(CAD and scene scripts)
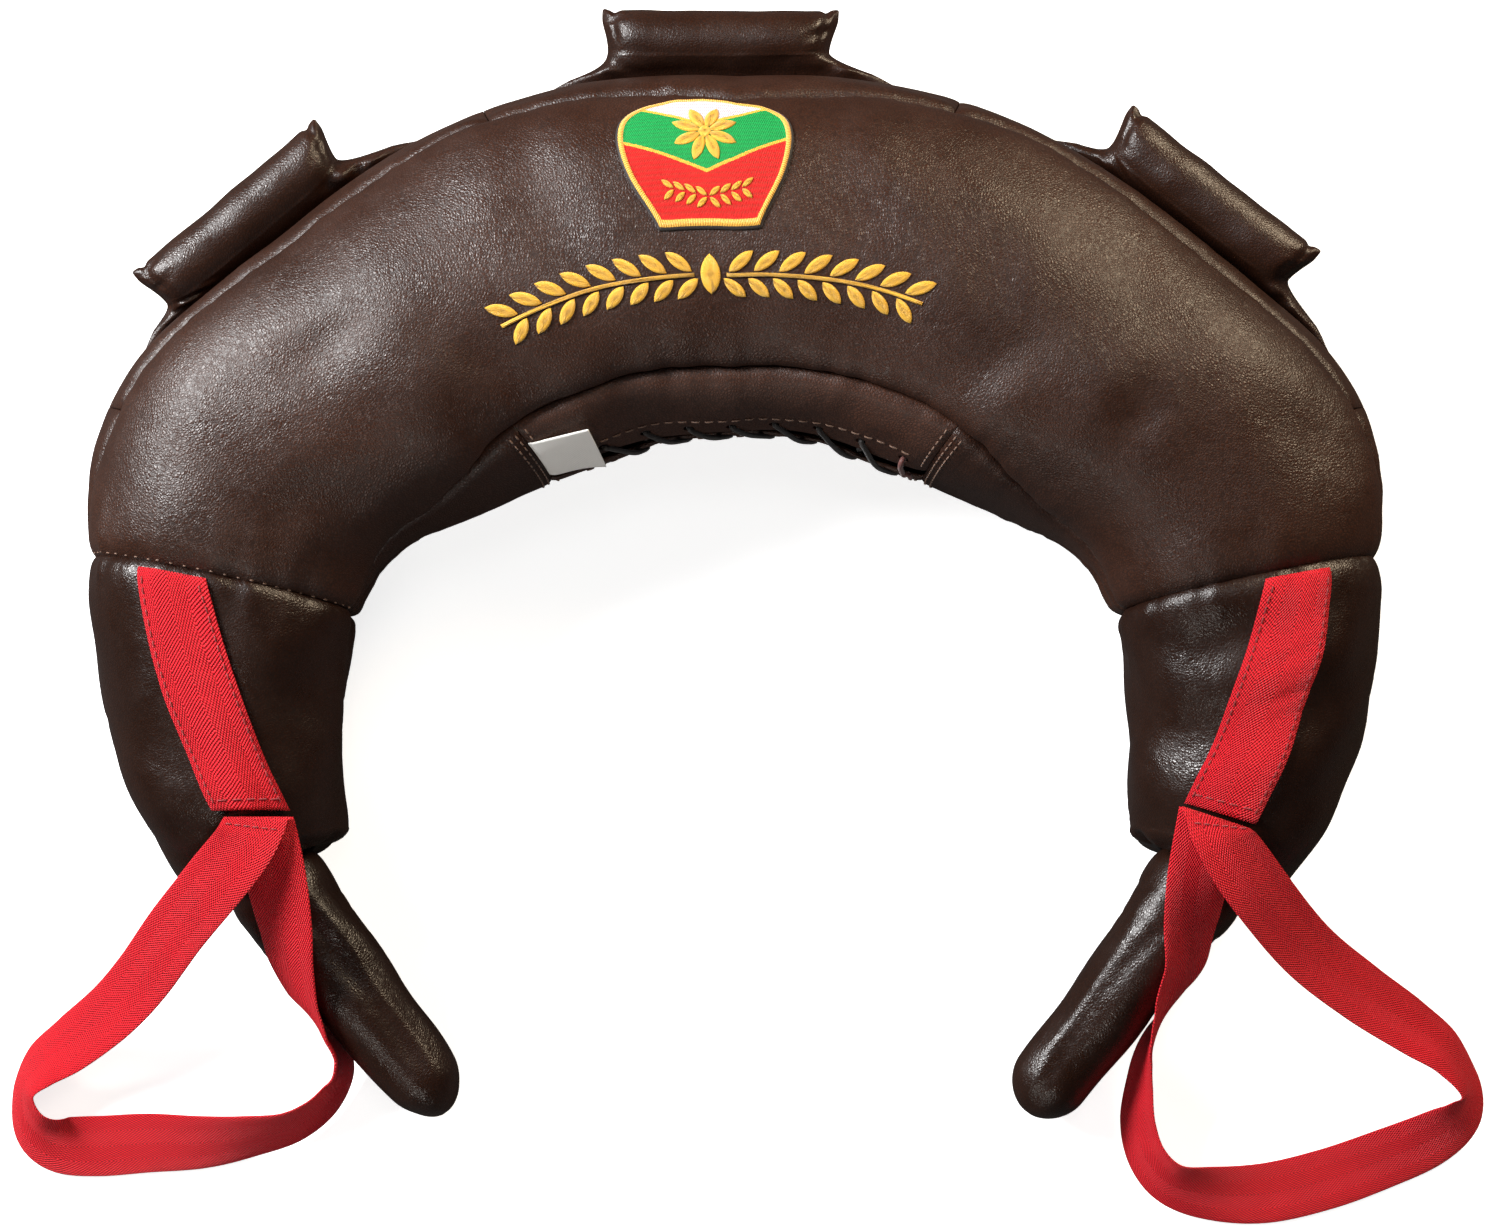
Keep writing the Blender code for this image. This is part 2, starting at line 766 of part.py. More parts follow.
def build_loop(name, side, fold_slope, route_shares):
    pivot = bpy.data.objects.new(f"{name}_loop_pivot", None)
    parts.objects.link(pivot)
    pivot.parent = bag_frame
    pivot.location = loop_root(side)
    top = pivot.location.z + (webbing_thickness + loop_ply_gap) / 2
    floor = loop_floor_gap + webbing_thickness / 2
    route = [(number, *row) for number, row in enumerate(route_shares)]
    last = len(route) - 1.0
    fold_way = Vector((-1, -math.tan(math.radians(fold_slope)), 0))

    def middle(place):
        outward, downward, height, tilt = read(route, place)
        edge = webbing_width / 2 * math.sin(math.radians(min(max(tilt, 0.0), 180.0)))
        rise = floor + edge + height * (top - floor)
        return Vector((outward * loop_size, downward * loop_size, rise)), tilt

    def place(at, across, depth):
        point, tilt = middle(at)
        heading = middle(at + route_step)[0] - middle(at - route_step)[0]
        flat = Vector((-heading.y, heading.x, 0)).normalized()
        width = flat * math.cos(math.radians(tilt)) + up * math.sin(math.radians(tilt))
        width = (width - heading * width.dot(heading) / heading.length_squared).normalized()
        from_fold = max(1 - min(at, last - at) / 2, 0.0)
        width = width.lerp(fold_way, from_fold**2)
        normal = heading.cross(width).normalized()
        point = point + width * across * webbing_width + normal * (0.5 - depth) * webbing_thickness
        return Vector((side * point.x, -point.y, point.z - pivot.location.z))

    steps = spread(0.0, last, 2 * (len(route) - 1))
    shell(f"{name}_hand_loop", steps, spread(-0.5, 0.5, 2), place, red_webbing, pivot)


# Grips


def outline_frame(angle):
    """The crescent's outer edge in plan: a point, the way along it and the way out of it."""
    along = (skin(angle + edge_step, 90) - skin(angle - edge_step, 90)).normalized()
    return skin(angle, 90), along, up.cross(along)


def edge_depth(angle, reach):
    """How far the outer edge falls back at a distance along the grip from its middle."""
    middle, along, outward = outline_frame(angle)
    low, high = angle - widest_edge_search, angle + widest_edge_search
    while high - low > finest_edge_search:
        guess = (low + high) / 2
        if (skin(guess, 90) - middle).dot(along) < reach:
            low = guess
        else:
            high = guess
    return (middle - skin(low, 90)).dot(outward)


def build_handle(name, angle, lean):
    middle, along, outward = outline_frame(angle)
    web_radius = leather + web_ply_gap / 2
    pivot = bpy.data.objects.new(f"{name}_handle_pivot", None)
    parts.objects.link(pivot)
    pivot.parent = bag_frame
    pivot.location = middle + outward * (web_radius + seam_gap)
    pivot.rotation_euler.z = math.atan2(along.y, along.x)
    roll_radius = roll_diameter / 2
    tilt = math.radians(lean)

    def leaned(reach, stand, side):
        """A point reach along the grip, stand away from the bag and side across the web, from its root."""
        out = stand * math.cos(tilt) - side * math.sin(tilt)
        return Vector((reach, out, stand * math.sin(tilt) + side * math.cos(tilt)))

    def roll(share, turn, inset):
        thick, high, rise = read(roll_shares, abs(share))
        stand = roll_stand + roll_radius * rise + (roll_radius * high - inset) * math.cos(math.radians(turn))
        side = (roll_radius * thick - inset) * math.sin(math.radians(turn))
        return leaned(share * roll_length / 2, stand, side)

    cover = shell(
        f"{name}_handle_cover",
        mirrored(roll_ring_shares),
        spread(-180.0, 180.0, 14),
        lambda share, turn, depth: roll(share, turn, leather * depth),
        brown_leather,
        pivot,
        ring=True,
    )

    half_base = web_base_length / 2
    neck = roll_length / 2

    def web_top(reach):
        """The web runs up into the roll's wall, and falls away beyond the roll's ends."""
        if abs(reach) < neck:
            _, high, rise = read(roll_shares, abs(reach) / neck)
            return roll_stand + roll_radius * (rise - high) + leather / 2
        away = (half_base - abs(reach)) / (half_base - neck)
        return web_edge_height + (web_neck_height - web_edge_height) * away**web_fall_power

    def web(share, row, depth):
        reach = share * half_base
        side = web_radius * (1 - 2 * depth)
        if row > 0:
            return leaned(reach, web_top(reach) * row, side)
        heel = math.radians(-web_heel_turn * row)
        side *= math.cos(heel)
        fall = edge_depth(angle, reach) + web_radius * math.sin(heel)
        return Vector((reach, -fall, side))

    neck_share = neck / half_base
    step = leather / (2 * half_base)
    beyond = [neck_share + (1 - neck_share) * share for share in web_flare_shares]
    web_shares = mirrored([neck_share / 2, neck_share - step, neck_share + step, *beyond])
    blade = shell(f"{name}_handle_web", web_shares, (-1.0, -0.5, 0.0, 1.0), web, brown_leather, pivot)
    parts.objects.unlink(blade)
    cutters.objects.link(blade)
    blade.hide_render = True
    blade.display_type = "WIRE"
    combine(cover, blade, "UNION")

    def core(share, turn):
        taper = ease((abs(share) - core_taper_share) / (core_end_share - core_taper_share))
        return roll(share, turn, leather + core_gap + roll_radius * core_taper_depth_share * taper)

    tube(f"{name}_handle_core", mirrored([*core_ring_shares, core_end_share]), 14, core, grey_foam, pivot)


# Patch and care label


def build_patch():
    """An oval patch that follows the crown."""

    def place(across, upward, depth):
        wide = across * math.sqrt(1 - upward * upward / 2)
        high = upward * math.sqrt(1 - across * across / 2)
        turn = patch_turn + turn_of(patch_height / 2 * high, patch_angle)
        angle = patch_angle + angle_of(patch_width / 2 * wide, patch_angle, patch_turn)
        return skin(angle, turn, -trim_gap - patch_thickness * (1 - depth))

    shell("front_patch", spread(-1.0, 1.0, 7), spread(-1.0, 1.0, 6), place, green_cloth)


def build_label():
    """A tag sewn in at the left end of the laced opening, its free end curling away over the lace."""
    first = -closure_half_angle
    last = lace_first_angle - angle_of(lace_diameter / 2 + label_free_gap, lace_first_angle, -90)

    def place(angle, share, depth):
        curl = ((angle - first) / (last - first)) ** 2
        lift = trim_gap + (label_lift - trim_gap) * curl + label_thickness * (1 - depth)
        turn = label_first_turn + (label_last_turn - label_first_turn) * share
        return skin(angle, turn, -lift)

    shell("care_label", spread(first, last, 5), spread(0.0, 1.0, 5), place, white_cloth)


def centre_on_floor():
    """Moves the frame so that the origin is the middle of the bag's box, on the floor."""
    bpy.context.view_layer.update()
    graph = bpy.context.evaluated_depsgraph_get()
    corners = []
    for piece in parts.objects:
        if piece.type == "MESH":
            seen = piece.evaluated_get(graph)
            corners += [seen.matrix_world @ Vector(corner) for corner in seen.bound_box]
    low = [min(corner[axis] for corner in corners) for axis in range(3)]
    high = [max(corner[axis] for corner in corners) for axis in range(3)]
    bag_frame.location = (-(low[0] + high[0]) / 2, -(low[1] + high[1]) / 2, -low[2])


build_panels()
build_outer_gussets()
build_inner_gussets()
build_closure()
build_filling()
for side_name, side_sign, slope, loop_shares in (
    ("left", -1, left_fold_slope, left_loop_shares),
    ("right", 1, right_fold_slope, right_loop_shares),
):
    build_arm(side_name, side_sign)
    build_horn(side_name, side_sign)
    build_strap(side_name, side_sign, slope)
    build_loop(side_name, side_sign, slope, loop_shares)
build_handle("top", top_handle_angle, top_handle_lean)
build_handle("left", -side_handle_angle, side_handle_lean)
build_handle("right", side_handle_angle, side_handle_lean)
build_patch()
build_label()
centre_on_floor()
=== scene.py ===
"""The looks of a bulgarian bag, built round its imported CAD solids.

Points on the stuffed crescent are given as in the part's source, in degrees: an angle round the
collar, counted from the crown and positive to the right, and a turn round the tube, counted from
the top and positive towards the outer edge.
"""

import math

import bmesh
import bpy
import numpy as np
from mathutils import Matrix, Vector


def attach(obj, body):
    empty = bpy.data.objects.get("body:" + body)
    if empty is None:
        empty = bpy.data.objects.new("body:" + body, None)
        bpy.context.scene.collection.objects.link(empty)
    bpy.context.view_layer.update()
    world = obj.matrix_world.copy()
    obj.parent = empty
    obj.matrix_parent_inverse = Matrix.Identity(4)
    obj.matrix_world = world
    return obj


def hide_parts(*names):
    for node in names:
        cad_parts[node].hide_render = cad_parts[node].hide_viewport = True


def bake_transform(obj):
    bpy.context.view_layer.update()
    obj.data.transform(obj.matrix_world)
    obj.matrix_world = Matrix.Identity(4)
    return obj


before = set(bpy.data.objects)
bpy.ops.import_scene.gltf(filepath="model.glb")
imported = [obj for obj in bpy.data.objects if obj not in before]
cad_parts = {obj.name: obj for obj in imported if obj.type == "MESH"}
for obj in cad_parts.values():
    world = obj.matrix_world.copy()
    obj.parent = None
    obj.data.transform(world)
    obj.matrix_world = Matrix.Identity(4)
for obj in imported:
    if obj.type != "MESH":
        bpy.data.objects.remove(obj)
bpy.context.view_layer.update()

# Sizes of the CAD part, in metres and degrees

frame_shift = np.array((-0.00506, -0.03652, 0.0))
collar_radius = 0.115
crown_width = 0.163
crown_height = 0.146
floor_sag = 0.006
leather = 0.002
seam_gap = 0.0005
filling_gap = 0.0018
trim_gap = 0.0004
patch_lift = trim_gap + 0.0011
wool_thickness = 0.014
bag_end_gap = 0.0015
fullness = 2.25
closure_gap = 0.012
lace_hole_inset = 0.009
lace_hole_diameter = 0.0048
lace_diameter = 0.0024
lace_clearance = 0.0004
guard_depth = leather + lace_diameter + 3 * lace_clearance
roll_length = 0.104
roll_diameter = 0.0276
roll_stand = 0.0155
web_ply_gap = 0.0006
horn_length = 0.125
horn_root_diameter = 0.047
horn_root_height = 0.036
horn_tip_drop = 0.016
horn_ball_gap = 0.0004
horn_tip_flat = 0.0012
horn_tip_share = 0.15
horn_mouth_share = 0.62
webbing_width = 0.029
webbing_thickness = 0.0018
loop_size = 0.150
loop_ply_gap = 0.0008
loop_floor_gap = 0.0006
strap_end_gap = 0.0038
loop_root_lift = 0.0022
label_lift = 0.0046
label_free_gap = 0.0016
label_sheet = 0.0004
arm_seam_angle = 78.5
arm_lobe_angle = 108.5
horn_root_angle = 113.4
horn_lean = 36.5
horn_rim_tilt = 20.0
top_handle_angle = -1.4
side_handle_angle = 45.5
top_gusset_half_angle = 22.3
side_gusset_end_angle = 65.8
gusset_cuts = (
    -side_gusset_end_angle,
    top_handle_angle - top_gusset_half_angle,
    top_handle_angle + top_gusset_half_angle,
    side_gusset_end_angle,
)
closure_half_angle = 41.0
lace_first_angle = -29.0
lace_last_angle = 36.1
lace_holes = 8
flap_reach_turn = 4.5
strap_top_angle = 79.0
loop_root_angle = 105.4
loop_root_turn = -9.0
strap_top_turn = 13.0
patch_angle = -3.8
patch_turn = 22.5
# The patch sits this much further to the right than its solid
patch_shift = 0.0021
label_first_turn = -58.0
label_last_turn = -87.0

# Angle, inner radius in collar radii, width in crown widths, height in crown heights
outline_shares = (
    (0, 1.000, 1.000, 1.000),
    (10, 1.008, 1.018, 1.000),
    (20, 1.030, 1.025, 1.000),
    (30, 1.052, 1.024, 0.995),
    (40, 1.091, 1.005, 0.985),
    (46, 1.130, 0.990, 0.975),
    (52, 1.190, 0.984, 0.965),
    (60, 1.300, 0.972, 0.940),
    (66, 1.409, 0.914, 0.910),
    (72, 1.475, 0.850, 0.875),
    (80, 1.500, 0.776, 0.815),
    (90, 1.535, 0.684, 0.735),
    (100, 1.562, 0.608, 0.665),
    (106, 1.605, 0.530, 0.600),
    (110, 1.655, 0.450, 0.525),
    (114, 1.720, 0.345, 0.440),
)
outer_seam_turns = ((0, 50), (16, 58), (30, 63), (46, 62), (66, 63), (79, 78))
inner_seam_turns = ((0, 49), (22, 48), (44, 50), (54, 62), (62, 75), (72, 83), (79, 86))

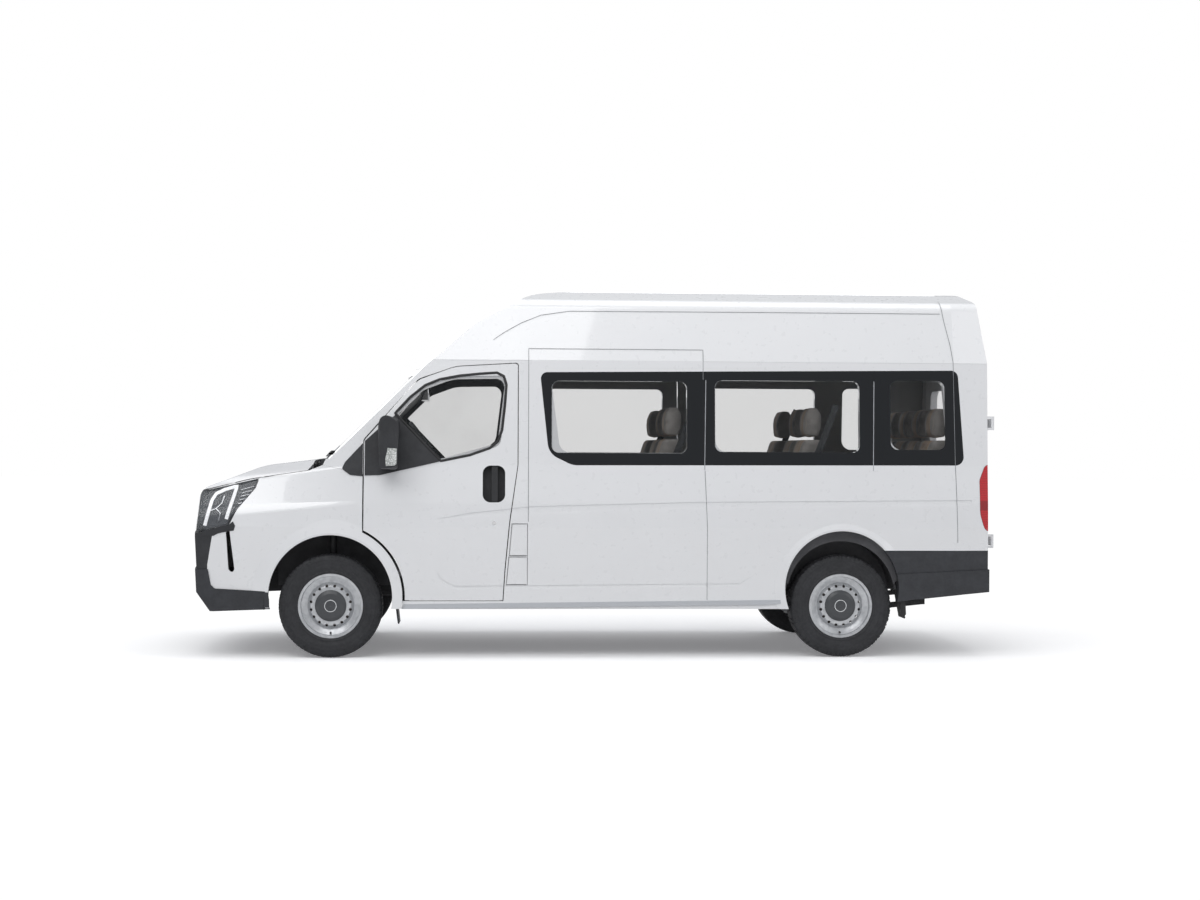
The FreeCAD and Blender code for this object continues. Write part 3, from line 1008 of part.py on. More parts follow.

DESCRIPTION OF THE TASK
Copy out exactly the lines running from the one with "build_panels()" to the one with "for node in", including both ends, and nothing more.

RESPONSE FOR THIS EXERCISE
build_panels()
build_outer_gussets()
build_inner_gussets()
build_closure()
build_filling()
for side_name, side_sign, slope, loop_shares in (
    ("left", -1, left_fold_slope, left_loop_shares),
    ("right", 1, right_fold_slope, right_loop_shares),
):
    build_arm(side_name, side_sign)
    build_horn(side_name, side_sign)
    build_strap(side_name, side_sign, slope)
    build_loop(side_name, side_sign, slope, loop_shares)
build_handle("top", top_handle_angle, top_handle_lean)
build_handle("left", -side_handle_angle, side_handle_lean)
build_handle("right", side_handle_angle, side_handle_lean)
build_patch()
build_label()
centre_on_floor()
=== scene.py ===
"""The looks of a bulgarian bag, built round its imported CAD solids.

Points on the stuffed crescent are given as in the part's source, in degrees: an angle round the
collar, counted from the crown and positive to the right, and a turn round the tube, counted from
the top and positive towards the outer edge.
"""

import math

import bmesh
import bpy
import numpy as np
from mathutils import Matrix, Vector


def attach(obj, body):
    empty = bpy.data.objects.get("body:" + body)
    if empty is None:
        empty = bpy.data.objects.new("body:" + body, None)
        bpy.context.scene.collection.objects.link(empty)
    bpy.context.view_layer.update()
    world = obj.matrix_world.copy()
    obj.parent = empty
    obj.matrix_parent_inverse = Matrix.Identity(4)
    obj.matrix_world = world
    return obj


def hide_parts(*names):
    for node in names:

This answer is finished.